## [Description of the task]
Both the line containing "fan.updateMatrixWorld(true);" and the line containing "if obj.type not" belong in the answer, along with every line between them; print exactly those.

## [Provided data]
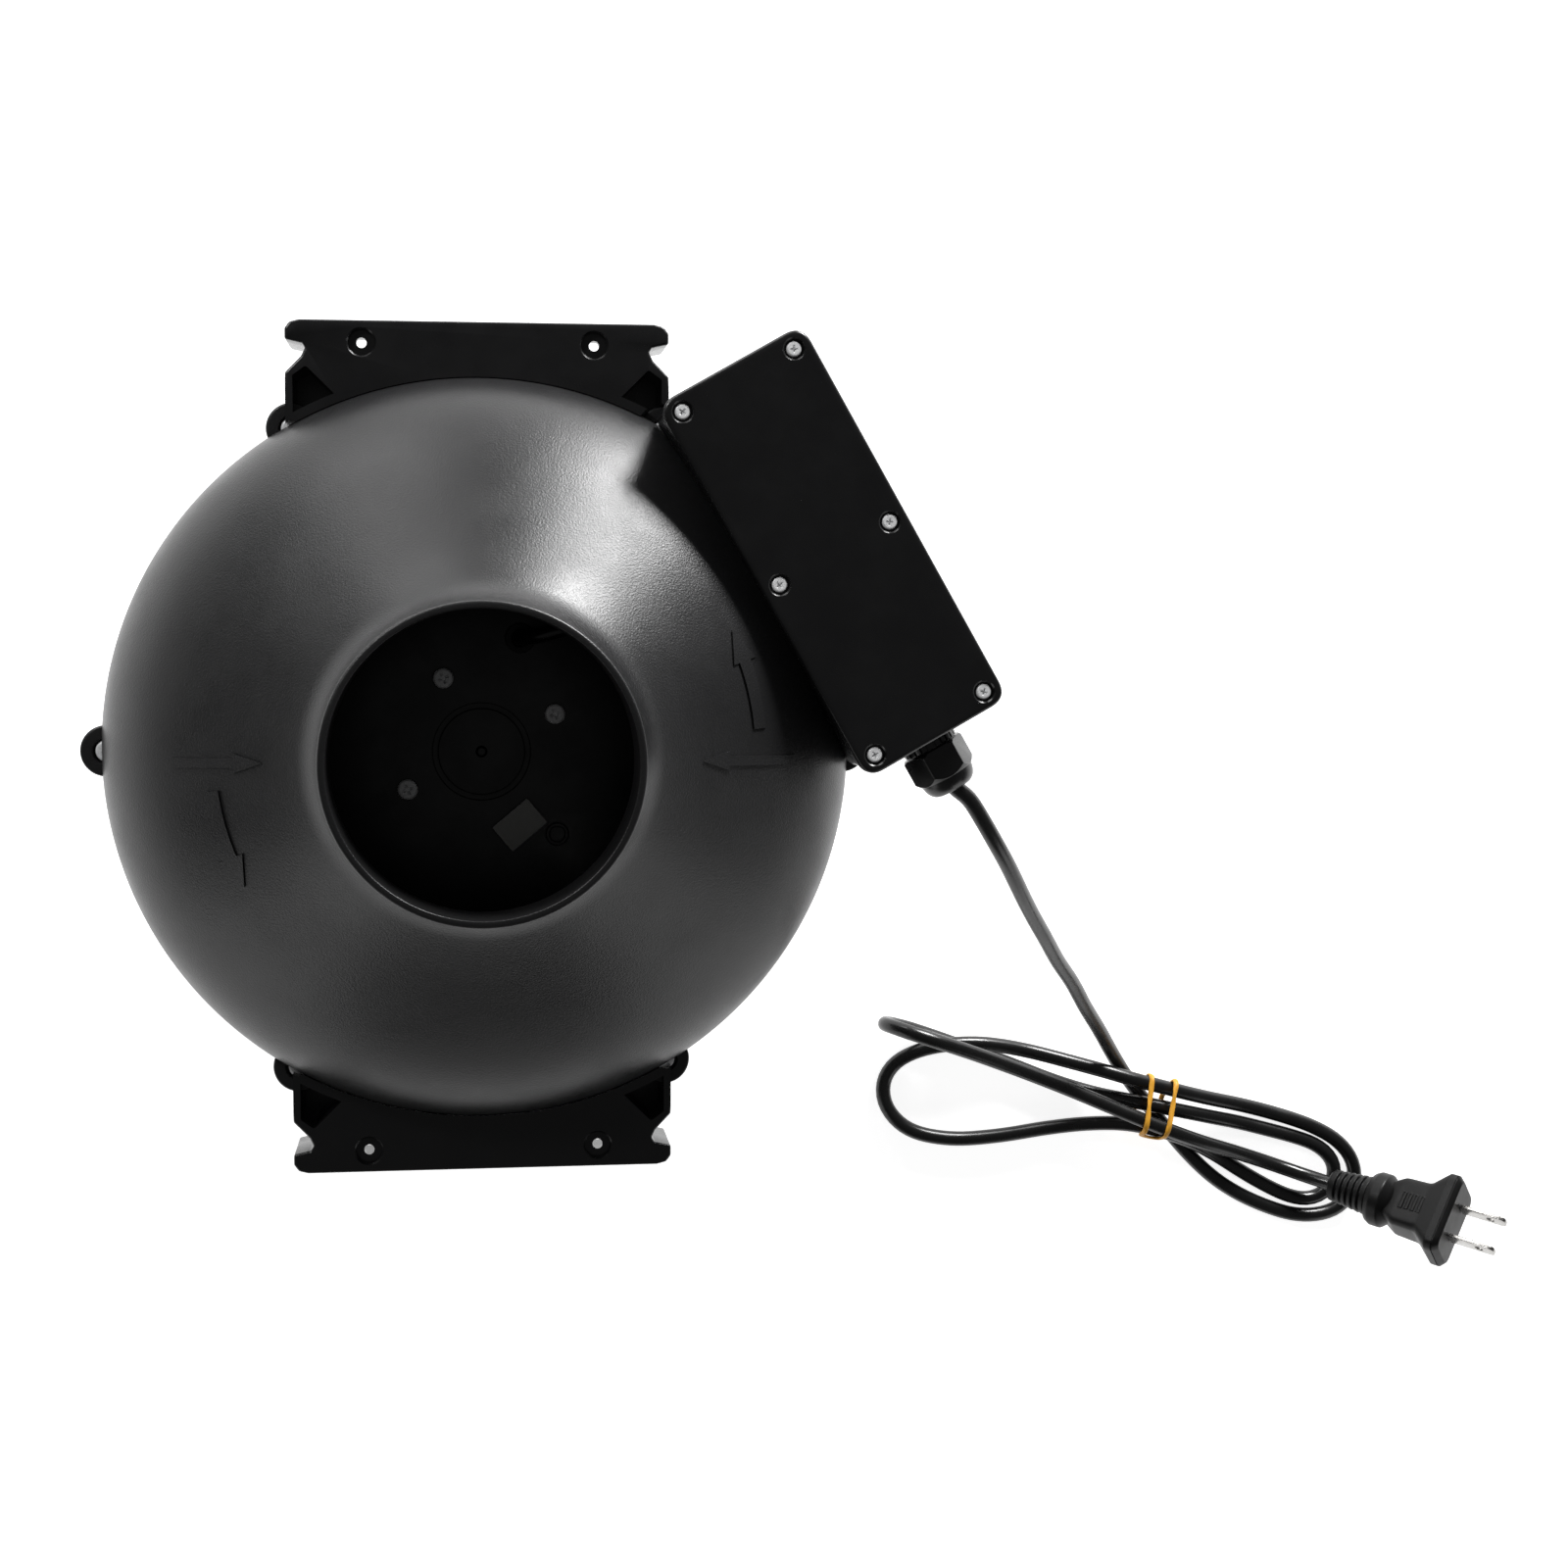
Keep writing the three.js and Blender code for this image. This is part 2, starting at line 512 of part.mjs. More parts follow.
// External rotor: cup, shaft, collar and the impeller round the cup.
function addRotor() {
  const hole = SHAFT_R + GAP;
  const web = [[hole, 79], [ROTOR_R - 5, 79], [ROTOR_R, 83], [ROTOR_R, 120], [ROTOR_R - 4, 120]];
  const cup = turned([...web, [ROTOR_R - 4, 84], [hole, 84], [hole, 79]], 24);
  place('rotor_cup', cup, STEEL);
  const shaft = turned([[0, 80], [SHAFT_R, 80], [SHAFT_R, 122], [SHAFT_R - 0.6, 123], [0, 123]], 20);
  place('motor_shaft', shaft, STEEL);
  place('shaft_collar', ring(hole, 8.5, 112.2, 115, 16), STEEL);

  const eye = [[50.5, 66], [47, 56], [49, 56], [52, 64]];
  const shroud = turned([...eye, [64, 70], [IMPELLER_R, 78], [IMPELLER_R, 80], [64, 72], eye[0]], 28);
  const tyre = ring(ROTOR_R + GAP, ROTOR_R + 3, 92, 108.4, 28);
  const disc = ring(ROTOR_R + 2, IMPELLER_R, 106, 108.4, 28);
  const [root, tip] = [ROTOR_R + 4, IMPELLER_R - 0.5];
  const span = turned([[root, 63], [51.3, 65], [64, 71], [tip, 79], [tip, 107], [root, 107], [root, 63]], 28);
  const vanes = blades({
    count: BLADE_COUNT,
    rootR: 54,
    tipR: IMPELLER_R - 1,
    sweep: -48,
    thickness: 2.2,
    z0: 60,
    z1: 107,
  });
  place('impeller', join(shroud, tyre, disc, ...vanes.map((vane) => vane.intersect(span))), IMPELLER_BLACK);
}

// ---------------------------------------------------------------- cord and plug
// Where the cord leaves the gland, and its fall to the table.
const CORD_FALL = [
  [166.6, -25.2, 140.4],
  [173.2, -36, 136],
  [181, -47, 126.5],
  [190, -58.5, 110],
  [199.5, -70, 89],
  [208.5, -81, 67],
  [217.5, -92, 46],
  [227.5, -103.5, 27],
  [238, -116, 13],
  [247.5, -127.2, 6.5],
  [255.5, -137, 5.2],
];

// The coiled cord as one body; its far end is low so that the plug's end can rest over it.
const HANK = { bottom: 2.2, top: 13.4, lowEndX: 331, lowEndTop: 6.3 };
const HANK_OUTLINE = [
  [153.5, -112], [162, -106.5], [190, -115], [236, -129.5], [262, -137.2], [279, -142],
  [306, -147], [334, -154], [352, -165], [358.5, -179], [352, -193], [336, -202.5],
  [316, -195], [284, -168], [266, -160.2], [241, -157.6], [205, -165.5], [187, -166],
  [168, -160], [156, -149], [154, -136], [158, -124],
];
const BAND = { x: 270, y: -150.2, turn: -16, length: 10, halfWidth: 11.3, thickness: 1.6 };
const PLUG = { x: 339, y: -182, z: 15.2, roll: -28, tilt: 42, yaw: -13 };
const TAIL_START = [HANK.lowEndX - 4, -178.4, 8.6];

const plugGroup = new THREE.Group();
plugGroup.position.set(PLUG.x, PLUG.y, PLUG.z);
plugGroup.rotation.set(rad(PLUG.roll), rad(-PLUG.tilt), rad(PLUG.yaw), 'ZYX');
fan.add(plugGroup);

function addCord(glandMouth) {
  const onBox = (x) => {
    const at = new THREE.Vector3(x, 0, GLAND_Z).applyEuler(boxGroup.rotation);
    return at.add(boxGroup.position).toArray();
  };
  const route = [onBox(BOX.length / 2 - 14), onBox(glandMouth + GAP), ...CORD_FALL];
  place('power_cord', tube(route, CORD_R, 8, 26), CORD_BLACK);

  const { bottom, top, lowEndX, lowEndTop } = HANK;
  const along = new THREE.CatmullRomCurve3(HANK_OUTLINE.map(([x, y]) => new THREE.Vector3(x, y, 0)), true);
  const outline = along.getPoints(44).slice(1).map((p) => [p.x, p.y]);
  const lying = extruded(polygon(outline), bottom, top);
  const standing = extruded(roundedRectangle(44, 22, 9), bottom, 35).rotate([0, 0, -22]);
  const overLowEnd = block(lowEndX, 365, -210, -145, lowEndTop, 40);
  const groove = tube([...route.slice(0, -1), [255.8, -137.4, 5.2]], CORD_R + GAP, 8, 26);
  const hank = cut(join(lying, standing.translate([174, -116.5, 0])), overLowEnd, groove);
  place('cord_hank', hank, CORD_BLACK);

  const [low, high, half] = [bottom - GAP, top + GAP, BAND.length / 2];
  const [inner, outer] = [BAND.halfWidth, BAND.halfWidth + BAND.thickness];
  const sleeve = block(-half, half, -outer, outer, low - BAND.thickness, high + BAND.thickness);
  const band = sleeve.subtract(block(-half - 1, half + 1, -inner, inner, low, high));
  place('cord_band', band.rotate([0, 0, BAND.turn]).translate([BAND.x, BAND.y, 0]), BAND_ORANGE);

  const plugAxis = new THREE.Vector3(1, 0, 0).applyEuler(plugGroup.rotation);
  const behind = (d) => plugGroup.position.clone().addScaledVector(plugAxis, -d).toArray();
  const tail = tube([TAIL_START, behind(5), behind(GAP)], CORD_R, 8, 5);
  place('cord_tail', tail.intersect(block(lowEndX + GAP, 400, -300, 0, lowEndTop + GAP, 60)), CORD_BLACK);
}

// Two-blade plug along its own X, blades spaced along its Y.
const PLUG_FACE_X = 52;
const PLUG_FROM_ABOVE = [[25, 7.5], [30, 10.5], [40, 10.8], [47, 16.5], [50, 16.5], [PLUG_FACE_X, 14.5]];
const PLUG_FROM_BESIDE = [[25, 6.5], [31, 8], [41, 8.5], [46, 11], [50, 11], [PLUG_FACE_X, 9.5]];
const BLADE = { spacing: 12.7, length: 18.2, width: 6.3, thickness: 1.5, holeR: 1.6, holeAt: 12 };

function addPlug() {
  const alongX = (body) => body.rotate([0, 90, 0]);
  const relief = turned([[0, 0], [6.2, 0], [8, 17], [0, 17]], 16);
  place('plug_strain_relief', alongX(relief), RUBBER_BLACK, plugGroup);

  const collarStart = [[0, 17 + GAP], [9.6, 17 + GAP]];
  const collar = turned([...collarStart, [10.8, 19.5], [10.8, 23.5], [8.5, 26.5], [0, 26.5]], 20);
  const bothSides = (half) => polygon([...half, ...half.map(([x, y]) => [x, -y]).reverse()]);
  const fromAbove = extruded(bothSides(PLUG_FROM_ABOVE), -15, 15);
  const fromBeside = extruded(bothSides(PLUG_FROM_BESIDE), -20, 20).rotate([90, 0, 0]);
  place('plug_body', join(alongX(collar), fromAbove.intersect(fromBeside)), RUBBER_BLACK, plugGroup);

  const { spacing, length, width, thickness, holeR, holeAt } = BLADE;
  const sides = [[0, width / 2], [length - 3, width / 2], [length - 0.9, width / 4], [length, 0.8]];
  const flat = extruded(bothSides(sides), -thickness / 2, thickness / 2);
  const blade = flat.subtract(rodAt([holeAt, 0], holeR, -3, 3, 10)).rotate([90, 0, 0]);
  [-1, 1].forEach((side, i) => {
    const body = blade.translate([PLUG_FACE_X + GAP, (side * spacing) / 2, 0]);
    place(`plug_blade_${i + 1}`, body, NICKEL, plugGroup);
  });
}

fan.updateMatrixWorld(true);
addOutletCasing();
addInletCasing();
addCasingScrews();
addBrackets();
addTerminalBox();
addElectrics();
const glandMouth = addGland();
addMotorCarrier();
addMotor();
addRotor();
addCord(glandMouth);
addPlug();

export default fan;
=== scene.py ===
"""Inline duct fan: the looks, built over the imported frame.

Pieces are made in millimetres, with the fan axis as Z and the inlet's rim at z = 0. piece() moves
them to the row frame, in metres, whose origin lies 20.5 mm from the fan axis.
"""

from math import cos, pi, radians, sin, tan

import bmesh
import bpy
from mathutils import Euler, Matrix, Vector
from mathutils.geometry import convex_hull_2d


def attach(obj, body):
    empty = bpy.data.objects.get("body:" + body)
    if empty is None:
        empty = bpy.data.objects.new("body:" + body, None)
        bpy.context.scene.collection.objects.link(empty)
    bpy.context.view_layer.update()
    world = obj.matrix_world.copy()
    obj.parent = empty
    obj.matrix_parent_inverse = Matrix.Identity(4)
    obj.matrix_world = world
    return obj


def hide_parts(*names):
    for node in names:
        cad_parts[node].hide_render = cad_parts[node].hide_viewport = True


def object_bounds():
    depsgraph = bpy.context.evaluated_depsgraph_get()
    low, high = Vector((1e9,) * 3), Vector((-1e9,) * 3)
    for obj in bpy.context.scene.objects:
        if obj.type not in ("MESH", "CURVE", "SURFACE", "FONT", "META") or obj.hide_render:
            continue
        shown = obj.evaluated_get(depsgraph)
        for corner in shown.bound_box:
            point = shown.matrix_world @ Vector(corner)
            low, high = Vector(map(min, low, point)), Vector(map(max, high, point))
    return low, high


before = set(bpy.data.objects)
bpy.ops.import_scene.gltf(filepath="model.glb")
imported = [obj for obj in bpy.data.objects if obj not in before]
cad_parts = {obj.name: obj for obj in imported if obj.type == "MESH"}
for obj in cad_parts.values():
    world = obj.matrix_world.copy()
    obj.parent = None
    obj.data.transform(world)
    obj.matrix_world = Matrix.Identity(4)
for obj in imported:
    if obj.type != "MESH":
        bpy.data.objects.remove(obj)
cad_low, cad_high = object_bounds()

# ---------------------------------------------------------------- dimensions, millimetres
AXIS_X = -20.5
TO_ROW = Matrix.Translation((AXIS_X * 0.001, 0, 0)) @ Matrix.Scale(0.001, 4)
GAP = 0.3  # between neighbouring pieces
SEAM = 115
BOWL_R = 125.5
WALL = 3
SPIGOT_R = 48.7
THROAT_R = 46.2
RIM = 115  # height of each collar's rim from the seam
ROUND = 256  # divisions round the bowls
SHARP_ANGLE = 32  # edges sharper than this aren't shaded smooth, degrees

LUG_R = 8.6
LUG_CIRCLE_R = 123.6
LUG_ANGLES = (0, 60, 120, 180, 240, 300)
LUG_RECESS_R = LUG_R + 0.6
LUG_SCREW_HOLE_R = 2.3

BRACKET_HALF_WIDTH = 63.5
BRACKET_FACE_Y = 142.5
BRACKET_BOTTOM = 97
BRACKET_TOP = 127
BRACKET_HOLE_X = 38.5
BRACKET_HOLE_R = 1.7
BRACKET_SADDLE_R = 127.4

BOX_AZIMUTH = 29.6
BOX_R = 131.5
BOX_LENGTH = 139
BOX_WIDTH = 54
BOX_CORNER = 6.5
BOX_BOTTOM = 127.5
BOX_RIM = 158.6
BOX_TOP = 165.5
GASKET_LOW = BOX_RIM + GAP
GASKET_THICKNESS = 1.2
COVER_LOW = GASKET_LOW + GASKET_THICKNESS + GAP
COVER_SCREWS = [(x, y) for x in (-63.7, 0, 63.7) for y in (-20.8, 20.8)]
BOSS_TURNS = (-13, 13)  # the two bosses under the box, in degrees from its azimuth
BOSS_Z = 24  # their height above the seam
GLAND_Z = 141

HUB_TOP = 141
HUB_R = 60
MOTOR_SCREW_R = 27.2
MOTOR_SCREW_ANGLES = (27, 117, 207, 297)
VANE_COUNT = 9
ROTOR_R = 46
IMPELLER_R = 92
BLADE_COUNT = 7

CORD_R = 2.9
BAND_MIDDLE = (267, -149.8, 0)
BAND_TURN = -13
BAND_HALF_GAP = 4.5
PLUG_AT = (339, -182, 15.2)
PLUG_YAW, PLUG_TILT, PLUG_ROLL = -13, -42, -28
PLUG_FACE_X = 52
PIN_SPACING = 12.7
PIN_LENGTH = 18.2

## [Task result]
fan.updateMatrixWorld(true);
addOutletCasing();
addInletCasing();
addCasingScrews();
addBrackets();
addTerminalBox();
addElectrics();
const glandMouth = addGland();
addMotorCarrier();
addMotor();
addRotor();
addCord(glandMouth);
addPlug();

export default fan;
=== scene.py ===
"""Inline duct fan: the looks, built over the imported frame.

Pieces are made in millimetres, with the fan axis as Z and the inlet's rim at z = 0. piece() moves
them to the row frame, in metres, whose origin lies 20.5 mm from the fan axis.
"""

from math import cos, pi, radians, sin, tan

import bmesh
import bpy
from mathutils import Euler, Matrix, Vector
from mathutils.geometry import convex_hull_2d


def attach(obj, body):
    empty = bpy.data.objects.get("body:" + body)
    if empty is None:
        empty = bpy.data.objects.new("body:" + body, None)
        bpy.context.scene.collection.objects.link(empty)
    bpy.context.view_layer.update()
    world = obj.matrix_world.copy()
    obj.parent = empty
    obj.matrix_parent_inverse = Matrix.Identity(4)
    obj.matrix_world = world
    return obj


def hide_parts(*names):
    for node in names:
        cad_parts[node].hide_render = cad_parts[node].hide_viewport = True


def object_bounds():
    depsgraph = bpy.context.evaluated_depsgraph_get()
    low, high = Vector((1e9,) * 3), Vector((-1e9,) * 3)
    for obj in bpy.context.scene.objects:
        if obj.type not in ("MESH", "CURVE", "SURFACE", "FONT", "META") or obj.hide_render:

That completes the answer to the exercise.